Items ▸
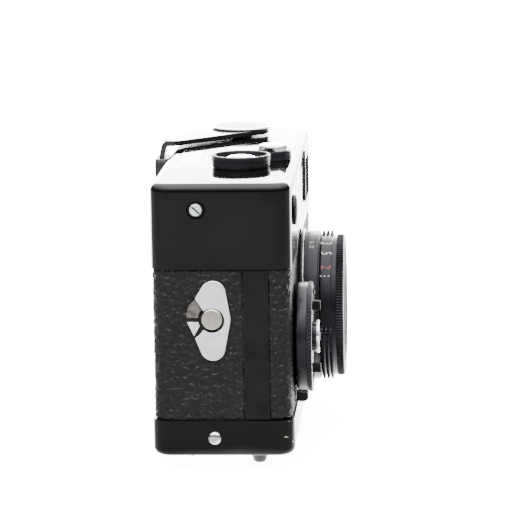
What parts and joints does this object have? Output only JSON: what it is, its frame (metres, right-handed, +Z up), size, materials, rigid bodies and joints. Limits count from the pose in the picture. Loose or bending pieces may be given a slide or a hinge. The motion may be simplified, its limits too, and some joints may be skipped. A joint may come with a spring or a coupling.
{
  "type": "pocket film camera",
  "caption": "Black pocket 35 mm viewfinder camera with a collapsible lens, two front setting dials, a top winding lever and a slide-off back.",
  "frame": {"origin": "centre of the camera's bounding box in plan, at the height of the surface it stands on", "axes": "+X along the camera towards the finder and winding-lever end, -Y the way the lens looks, +Z up"},
  "size_m": [0.098, 0.045, 0.0672],
  "materials": {
    "enamel": "gloss black enamel",
    "leather": "black pebbled leatherette",
    "black_metal": "semi-matt black anodised",
    "matt_black": "matt black paint",
    "cast_alloy": "raw die casting",
    "chrome": "bright plating",
    "satin_steel": "satin chrome",
    "brass": "machined",
    "black_plastic": "moulded",
    "clear_glass": "polished",
    "coated_glass": "coated lens glass",
    "white_print": "white print",
    "needle_red": "red paint"
  },
  "bodies": {
    "camera_body": {"chassis": "cast_alloy", "top_cover": "enamel", "front_panel": "matt_black", "front_leatherette": "leather", "side_screw_cassette_end": "chrome", "side_screw_finder_end": "chrome", "release_collar": "black_metal", "lens_release_collar": "black_metal", "meter_window": "clear_glass", "meter_movement": "brass", "battery": "satin_steel", "meter_cell_ring": "black_metal", "meter_cell_window": "clear_glass", "finder_tunnel": "matt_black", "finder_front_window": "clear_glass", "finder_eyepiece": "clear_glass", "lens_mount": "black_metal"},
    "back_cover": {"back_shell": "matt_black", "back_leatherette": "leather", "base_pan": "enamel", "strap_plate": "satin_steel", "strap_stud": "satin_steel", "strap_rivet_upper": "satin_steel", "strap_rivet_lower": "satin_steel", "case_stud": "chrome", "tripod_socket": "satin_steel", "accessory_shoe": "satin_steel", "counter_window": "clear_glass"},
    "release": {"release_button": "black_metal"},
    "lens_release": {"lens_release_button": "chrome"},
    "advance_lever": {"advance_arm": "black_metal", "advance_tip": "black_plastic", "advance_cap": "chrome", "advance_shaft": "satin_steel"},
    "sprocket": {"film_sprocket": "satin_steel"},
    "takeup": {"takeup_spool": "black_plastic"},
    "counter": {"counter_disc": "white_print"},
    "rewind_crank": {"rewind_disc": "satin_steel"},
    "rewind_handle": {"crank_handle": "satin_steel", "crank_knob": "black_plastic"},
    "fork": {"rewind_fork": "satin_steel"},
    "back_lock": {"lock_key": "satin_steel"},
    "tube_slide": {"tube_carrier": "brass"},
    "lens_barrel": {"lens_tube": "satin_steel", "distance_scale_ring": "black_metal", "shutter_housing": "black_metal", "rear_lens": "coated_glass"},
    "focusing_ring": {"focus_ring": "black_metal"},
    "front_cell": {"lens_cell": "black_metal", "front_lens": "coated_glass", "name_ring": "black_metal"},
    "aperture_setting": {"aperture_dial": "black_metal"},
    "film_speed_setting": {"film_speed_disc": "satin_steel"},
    "aperture_catch": {"aperture_lock": "black_metal"},
    "shutter_setting": {"shutter_speed_dial": "black_metal"},
    "film_reminder": {"film_reminder_disc": "satin_steel"},
    "meter_hand": {"meter_needle": "needle_red"},
    "match_hand": {"match_pointer": "white_print"},
    "film_pressure": {"pressure_plate": "black_metal"}
  },
  "joints": [
    {"name": "back_removal", "type": "slide", "parent": "camera_body", "child": "back_cover", "axis": [0, 0, -1], "range_m": [0, 0.045]},
    {"name": "release_press", "type": "slide", "parent": "camera_body", "child": "release", "axis": [0, 0, -1], "range_m": [0, 0.0018], "stiffness_N_per_m": 300, "springref_m": -0.002},
    {"name": "lens_release_press", "type": "slide", "parent": "camera_body", "child": "lens_release", "axis": [0, 0, -1], "range_m": [0, 0.0012], "stiffness_N_per_m": 300, "springref_m": -0.002},
    {"name": "lever_stroke", "type": "hinge", "parent": "camera_body", "child": "advance_lever", "pos_m": [0.03653, 0.00355, 0.0643], "axis": [0, 0, -1], "range_deg": [0, 160], "stiffness_Nm_per_rad": 0.01, "springref_deg": -17.19},
    {"name": "sprocket_turn", "type": "hinge", "parent": "camera_body", "child": "sprocket", "pos_m": [0.02573, 0.00745, 0.0273], "axis": [0, 0, -1], "range_deg": [-235, 5]},
    {"name": "takeup_turn", "type": "hinge", "parent": "camera_body", "child": "takeup", "pos_m": [0.03653, 0.00355, 0.0273], "axis": [0, 0, -1], "range_deg": [0, 160]},
    {"name": "counter_turn", "type": "hinge", "parent": "back_cover", "child": "counter", "pos_m": [0.01402, 0.01125, 0.0048], "axis": [0, 0, -1], "range_deg": [0, 10]},
    {"name": "rewind_turn", "type": "hinge", "parent": "back_cover", "child": "rewind_crank", "pos_m": [-0.03268, 0.00415, 0.0033], "axis": [0, 0, 1], "continuous": true},
    {"name": "handle_fold", "type": "hinge", "parent": "rewind_crank", "child": "rewind_handle", "pos_m": [-0.03907, 0.01045, 0.00215], "axis": [1, 0, 0], "range_deg": [0, 150]},
    {"name": "fork_turn", "type": "hinge", "parent": "camera_body", "child": "fork", "pos_m": [-0.03268, 0.00415, 0.0073], "axis": [0, 0, 1], "continuous": true},
    {"name": "lock_turn", "type": "hinge", "parent": "back_cover", "child": "back_lock", "pos_m": [0.04052, 0.00305, 0.0033], "axis": [0, 0, 1], "range_deg": [0, 90]},
    {"name": "lens_extension", "type": "slide", "parent": "camera_body", "child": "tube_slide", "axis": [0, -1, 0], "range_m": [0, 0.0153]},
    {"name": "lens_twist", "type": "hinge", "parent": "tube_slide", "child": "lens_barrel", "pos_m": [0.00052, -0.01695, 0.0281], "axis": [0, -1, 0], "range_deg": [0, 30]},
    {"name": "focus_turn", "type": "hinge", "parent": "lens_barrel", "child": "focusing_ring", "pos_m": [0.00052, -0.01695, 0.0281], "axis": [0, -1, 0], "range_deg": [0, 201]},
    {"name": "focus_travel", "type": "slide", "parent": "lens_barrel", "child": "front_cell", "axis": [0, -1, 0], "range_m": [0, 0.0015]},
    {"name": "aperture_turn", "type": "hinge", "parent": "camera_body", "child": "aperture_setting", "pos_m": [-0.02987, -0.01455, 0.0266], "axis": [0, -1, 0], "range_deg": [-70, 70]},
    {"name": "film_speed_turn", "type": "hinge", "parent": "aperture_setting", "child": "film_speed_setting", "pos_m": [-0.02987, -0.01455, 0.0266], "axis": [0, -1, 0], "range_deg": [-60, 60]},
    {"name": "aperture_catch_turn", "type": "hinge", "parent": "camera_body", "child": "aperture_catch", "pos_m": [-0.02987, -0.01455, 0.0266], "axis": [0, -1, 0], "range_deg": [0, 8], "stiffness_Nm_per_rad": 0.002, "springref_deg": -17.19},
    {"name": "shutter_speed_turn", "type": "hinge", "parent": "camera_body", "child": "shutter_setting", "pos_m": [0.03093, -0.01455, 0.0266], "axis": [0, -1, 0], "range_deg": [-125, 125]},
    {"name": "film_reminder_turn", "type": "hinge", "parent": "shutter_setting", "child": "film_reminder", "pos_m": [0.03093, -0.01455, 0.0266], "axis": [0, -1, 0], "continuous": true},
    {"name": "meter_hand_swing", "type": "hinge", "parent": "camera_body", "child": "meter_hand", "pos_m": [0.01153, 0.01255, 0.0603], "axis": [0, 0, 1], "range_deg": [-6, 6]},
    {"name": "match_hand_swing", "type": "hinge", "parent": "camera_body", "child": "match_hand", "pos_m": [0.01153, 0.01255, 0.0613], "axis": [0, 0, 1], "range_deg": [-7, 7]},
    {"name": "film_pressure_travel", "type": "slide", "parent": "camera_body", "child": "film_pressure", "axis": [0, 1, 0], "range_m": [0, 0.0008], "stiffness_N_per_m": 200, "springref_m": -0.002}
  ],
  "couplings": [
    {"joint": "sprocket_turn", "follows": "lever_stroke", "ratio": -1.4667},
    {"joint": "takeup_turn", "follows": "lever_stroke", "ratio": 1},
    {"joint": "counter_turn", "follows": "lever_stroke", "ratio": 0.0625},
    {"joint": "fork_turn", "follows": "rewind_turn", "ratio": 1},
    {"joint": "focus_turn", "follows": "focus_travel", "rad_per_m": 2327.1},
    {"joint": "match_hand_swing", "follows": "aperture_turn", "ratio": 0.09}
  ]
}
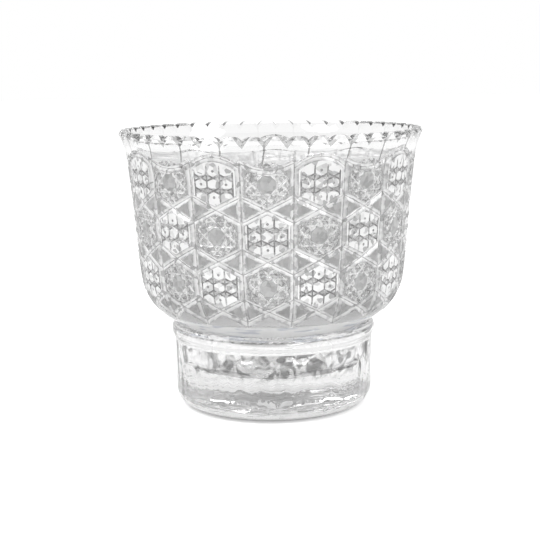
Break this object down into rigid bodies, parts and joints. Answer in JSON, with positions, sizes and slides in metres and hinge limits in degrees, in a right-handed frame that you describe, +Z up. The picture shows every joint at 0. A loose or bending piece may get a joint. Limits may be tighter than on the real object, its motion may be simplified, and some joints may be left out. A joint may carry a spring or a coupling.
{
  "type": "footed vase",
  "caption": "Footed vase of cut clear crystal: a flared bowl with a saw-tooth rim and a lattice of star and lace panels, on a thick drum foot.",
  "frame": {"origin": "middle of the flat base that the vase stands on", "axes": "+Z up through the mouth, -Y towards the picture's camera"},
  "size_m": [0.18, 0.18, 0.166],
  "materials": {
    "clear_crystal": "clear cut and polished lead crystal"
  },
  "bodies": {
    "root": {"bowl": "clear_crystal", "foot": "clear_crystal"}
  },
  "joints": []
}
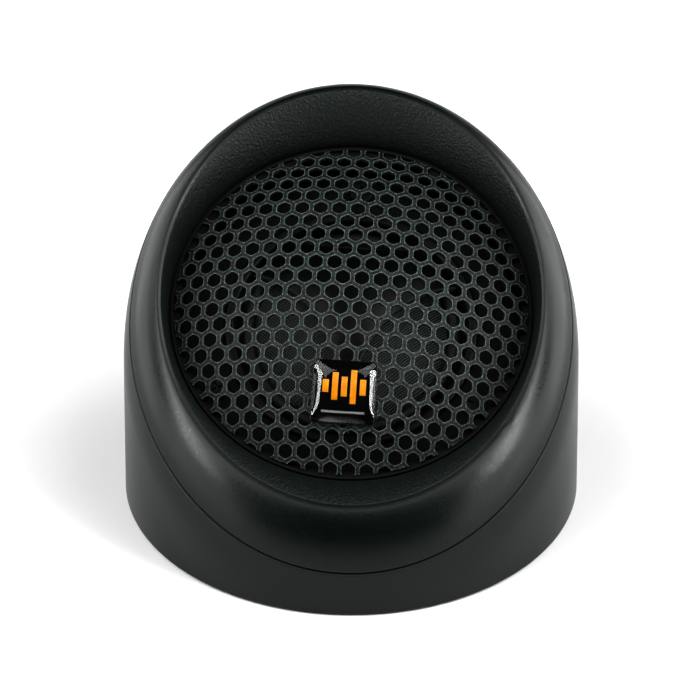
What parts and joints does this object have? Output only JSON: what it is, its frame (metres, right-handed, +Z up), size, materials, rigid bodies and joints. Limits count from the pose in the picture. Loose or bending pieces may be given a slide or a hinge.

Stated task ▸ In the records above, collect each line with "that".

Solved exercise ▸
Break this object down into rigid bodies, parts and joints. Answer in JSON, with positions, sizes and slides in metres and hinge limits in degrees, in a right-handed frame that you describe, +Z up. The picture shows every joint at 0. A loose or bending piece may get a joint. Limits may be tighter than on the real object, its motion may be simplified, and some joints may be left out. A joint may carry a spring or a coupling.
  "frame": {"origin": "middle of the flat base that the vase stands on", "axes": "+Z up through the mouth, -Y towards the picture's camera"},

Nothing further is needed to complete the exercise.